Water distribution input in the county has amounted to 27,166 m3 per day over 365 days, amounting to 9,915,500 m3 of potable water per year. Given the losses on the network a far greater production is however required to meet the future demand. Waste Water in similar quantities is disposed of safely back to the environment.
- Water Conservation and Water Quality
Kilkenny County Council has significantly reduced water distribution input from 33000m3/day in 2010 to the current figure of 27,166m3/day which is a reduction of 18%. This has been achieved through active leakage detection, demand management, pressure management and watermains rehabilitation.
The Draft National River Basin Management Plan 2018 – 2021 published in 2018 seeks to ensure full compliance with the Water Framework Directive (WFD). This requires restoring water quality to at least good status, the prevention of deterioration in water quality, implementation of objectives for designated protected areas and an overall focus on protection of water quality. To date Government action has focussed on the main sources of pollution - a nitrates actions programme to address agricultural runoff and investment to address pollution from urban waste water treatment discharges. Additional measures to meet Ireland’s obligations under the WFD will be implemented, including increased investment in Waste Water Treatment Plants and changes or restrictions on further discharges.
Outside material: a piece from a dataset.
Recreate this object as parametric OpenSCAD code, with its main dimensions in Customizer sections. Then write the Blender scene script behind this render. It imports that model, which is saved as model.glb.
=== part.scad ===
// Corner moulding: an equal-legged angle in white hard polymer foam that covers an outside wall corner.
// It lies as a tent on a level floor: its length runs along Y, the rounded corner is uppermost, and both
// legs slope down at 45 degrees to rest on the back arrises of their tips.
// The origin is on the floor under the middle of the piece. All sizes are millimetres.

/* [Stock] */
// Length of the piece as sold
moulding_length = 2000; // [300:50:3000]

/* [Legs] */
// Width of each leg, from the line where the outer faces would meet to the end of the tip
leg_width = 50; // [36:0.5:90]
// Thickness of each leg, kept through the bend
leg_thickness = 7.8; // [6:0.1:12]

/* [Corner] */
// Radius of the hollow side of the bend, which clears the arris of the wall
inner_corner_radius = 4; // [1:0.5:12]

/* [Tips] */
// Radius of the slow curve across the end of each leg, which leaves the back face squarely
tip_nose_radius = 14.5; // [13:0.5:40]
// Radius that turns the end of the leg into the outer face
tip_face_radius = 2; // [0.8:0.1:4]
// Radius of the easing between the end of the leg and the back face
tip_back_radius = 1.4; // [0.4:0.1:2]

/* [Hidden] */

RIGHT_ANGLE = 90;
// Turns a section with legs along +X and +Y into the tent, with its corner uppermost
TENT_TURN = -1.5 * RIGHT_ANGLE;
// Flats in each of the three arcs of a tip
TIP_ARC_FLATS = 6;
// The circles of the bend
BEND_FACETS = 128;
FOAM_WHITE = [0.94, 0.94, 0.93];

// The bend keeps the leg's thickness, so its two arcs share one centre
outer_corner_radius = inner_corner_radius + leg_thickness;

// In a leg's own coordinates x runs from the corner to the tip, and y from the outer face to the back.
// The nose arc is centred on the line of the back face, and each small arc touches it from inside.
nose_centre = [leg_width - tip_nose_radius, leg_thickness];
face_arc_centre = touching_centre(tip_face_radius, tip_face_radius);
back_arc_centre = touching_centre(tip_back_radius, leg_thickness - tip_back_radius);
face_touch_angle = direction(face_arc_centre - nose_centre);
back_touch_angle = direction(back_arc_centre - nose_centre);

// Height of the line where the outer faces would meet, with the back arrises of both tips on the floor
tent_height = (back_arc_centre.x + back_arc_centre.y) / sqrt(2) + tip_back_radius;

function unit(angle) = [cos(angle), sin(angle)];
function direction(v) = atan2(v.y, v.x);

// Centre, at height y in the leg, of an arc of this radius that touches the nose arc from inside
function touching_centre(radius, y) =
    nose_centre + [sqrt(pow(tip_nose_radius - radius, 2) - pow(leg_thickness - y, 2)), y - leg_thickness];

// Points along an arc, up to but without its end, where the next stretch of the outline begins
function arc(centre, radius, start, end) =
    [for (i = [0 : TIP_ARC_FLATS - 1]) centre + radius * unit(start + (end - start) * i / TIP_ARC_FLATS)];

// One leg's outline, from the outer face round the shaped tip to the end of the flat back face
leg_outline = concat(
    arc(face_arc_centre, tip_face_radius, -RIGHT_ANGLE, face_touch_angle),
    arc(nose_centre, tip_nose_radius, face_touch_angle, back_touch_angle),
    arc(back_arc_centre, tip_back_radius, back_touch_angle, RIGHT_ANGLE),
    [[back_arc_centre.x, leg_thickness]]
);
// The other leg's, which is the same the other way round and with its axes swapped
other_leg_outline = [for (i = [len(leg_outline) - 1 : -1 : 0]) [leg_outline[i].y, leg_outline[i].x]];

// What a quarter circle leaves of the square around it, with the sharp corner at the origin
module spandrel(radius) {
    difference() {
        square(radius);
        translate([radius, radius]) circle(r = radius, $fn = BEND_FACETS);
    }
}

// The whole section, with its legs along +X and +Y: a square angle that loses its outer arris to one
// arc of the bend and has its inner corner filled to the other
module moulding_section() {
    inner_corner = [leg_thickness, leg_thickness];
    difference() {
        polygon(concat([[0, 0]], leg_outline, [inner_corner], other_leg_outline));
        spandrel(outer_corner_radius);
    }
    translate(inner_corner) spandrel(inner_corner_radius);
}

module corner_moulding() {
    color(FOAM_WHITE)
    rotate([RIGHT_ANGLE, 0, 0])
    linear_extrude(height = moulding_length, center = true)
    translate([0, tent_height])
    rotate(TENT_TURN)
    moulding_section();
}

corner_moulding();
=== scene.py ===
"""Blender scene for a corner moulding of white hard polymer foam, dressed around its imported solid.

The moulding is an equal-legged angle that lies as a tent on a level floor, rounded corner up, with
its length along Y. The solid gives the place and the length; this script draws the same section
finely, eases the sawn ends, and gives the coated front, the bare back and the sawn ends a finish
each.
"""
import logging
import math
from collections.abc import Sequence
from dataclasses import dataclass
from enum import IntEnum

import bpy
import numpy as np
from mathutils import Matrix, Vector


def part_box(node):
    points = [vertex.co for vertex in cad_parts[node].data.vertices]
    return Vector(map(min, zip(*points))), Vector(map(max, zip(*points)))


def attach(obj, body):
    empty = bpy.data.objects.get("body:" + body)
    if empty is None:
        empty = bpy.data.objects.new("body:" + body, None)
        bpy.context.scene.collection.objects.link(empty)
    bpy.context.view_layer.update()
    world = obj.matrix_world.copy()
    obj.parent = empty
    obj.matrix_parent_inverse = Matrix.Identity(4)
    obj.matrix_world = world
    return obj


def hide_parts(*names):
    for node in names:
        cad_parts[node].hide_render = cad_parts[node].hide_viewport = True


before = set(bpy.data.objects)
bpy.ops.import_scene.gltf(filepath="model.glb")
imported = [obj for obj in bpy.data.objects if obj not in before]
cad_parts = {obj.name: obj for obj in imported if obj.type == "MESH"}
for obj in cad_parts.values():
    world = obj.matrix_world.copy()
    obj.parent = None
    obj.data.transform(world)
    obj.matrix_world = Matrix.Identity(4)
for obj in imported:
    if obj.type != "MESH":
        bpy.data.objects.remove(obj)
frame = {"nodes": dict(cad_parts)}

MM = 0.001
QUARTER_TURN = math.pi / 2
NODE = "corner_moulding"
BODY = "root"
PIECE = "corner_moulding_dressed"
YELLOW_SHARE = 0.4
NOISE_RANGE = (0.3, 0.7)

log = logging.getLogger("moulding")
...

- Surface Water and Sustainable Drainage
All new development applications must account for how the surface water runoff will be managed on development sites. As such, the County Council aims to control runoff from such sites through Sustainable Urban Drainage Systems (SuDS), which aims to contain surface waters on site for gradual release back to watercourses or public drainage systems. SuDS thereby reduce the rate and quantity of surface water runoff and improve water quality from developed sites by replicating, as closely as possible a ‘greenfield’ situation. It is however important to follow best practice, including the use if interceptors, to ensure that SuDS do not negatively impact when discharging directly to watercourses.
- Waste Management
The Southern Region Waste Management Plan 2015-2021 is the guiding document for waste management in County Kilkenny. Kilkenny County Council’s role in waste management is focused on education, prevention, ensuring resource efficiency activities, regulating householders, businesses and waste operators and enforcing waste legislation. Waste infrastructure provided by Kilkenny County Council mainly includes bring banks and a civic amenity centre. Kilkenny County Council support the new SRWMO (Southern Region Waste Management Office) and WERLA (Waste Enforcement Regional Local Authority) as well as taking a lead role in the implementation of specific tasks such as tackling unmanaged household waste, remediation of historic landfills, local campaigns on waste prevention and specific waste enforcement activities in County Kilkenny.
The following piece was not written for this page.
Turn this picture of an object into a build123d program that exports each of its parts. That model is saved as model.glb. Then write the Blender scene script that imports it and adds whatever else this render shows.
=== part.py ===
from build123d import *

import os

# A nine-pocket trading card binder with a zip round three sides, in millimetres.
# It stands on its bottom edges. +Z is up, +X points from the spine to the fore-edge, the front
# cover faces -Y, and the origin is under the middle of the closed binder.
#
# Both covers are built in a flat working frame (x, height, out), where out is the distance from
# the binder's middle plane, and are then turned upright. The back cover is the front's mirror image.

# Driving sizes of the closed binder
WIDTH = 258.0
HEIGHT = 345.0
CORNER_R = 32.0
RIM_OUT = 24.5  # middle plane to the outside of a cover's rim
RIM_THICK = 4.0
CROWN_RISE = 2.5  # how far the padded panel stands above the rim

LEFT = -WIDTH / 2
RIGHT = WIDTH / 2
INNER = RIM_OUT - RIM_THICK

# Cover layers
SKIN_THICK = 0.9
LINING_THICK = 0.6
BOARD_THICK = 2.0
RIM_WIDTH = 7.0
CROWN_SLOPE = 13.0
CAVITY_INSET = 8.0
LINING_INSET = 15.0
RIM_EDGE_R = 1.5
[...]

- Electrical and Gas supply
The electricity transmission network of Kilkenny comprises mostly 110kV (kilovolt) circuits and one 220kV circuit in the South of the County. Kilkenny County Council recognises the need to enhance the electrical infrastructure to ensure that increased demand is met for increased energy security, economical growth and job creation.
A gas pipeline runs from direction Paulstown through the County past Kilkenny City and on towards Callan to the West and Ballyragget to the North. A spur from the main gas pipeline extends down to Great Island in County Wexford and into Belview Port. Although gas is used in some areas along this pipeline, many areas do not have direct access to gas via the network and are reliant on mobile gas in the form of cylinders or gas tanks installed in housing estates and at business premises.
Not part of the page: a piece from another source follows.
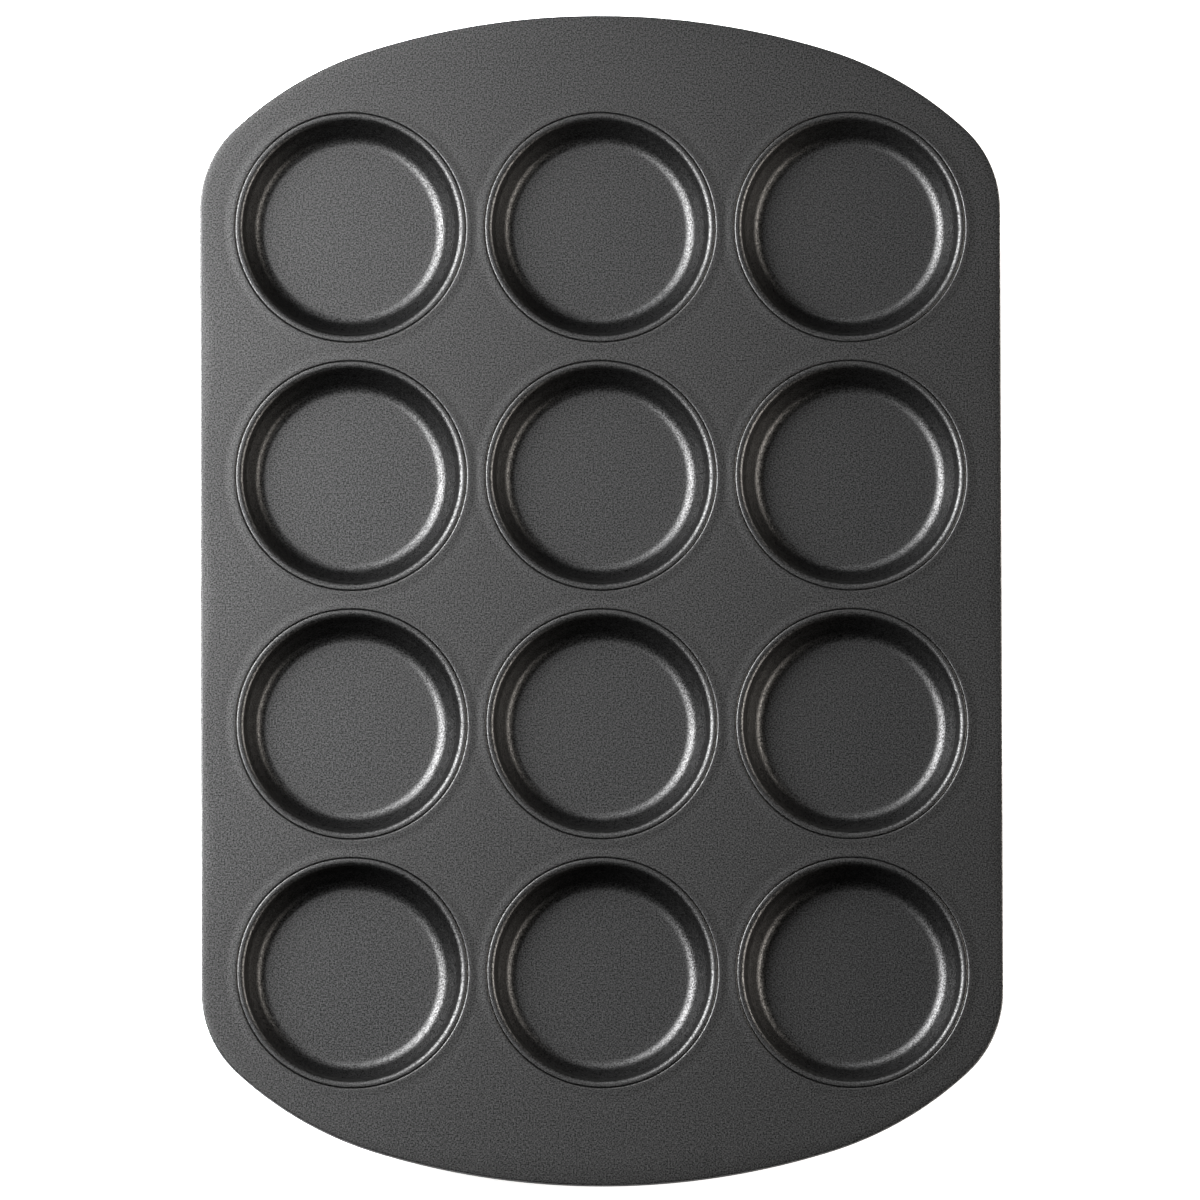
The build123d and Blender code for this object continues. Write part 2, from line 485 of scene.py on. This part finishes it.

The Council will continue to work with agencies to ensure the orderly rollout of energy infrastructure and to promote clean energy in as far as is practicable.
- Telecommunications and Broadband
In April 2016, 22,739 dwellings in Kilkenny had broadband access, an increase of 14.8% since April 2011. A further 3,800 dwellings had non-broadband internet access, an increase of 2.1%, while the number of dwellings with no internet access fell by 19.6% to 7,512.
Currently there is poor broadband and mobile provision in the rural areas of Kilkenny and the Governments Mobile Phone and Broadband Taskforce has been setup to address these issues across the Country.
Kilkenny County Council will make every effort to facilitate mobile operators to increase the coverage and quality of mobile services in the county and to assist with the rollout of National Broadband Plan across the county, thus digitally better enabling the County. Currently 37% of County Kilkenny is within this plan.
Following on from the National Broadband Plan which primarily addresses the lack of high speed broadband connectivity in the rural areas, there will be locations within the city boundaries that have fallen behind in terms of connectivity speed and availability. Kilkenny County Council will endeavour to facilitate and support broadband and mobile operators to improve these speed and service issues within the city boundaries.
- Renewable Energy
Renewable energy comes in many forms, including wind energy, solar energy or biomass. Although renewable energy reduces carbon emissions, its production is not always without controversy. The production of wind energy requires substantial wind turbines, the combined visual impact of which could negatively impact the rural landscape character. On the other hand, Solar energy covers a larger extent of land, although with a much reduced visual profile. Kilkenny County Council supports the low carbon economy and the use of renewable energy for a cleaner future. To date permissions have been granted by the Council and on appeal to An Bord Pleanála for 39 wind turbines in 8 locations, together with 12 solar farms covering an area of approximately 160Ha.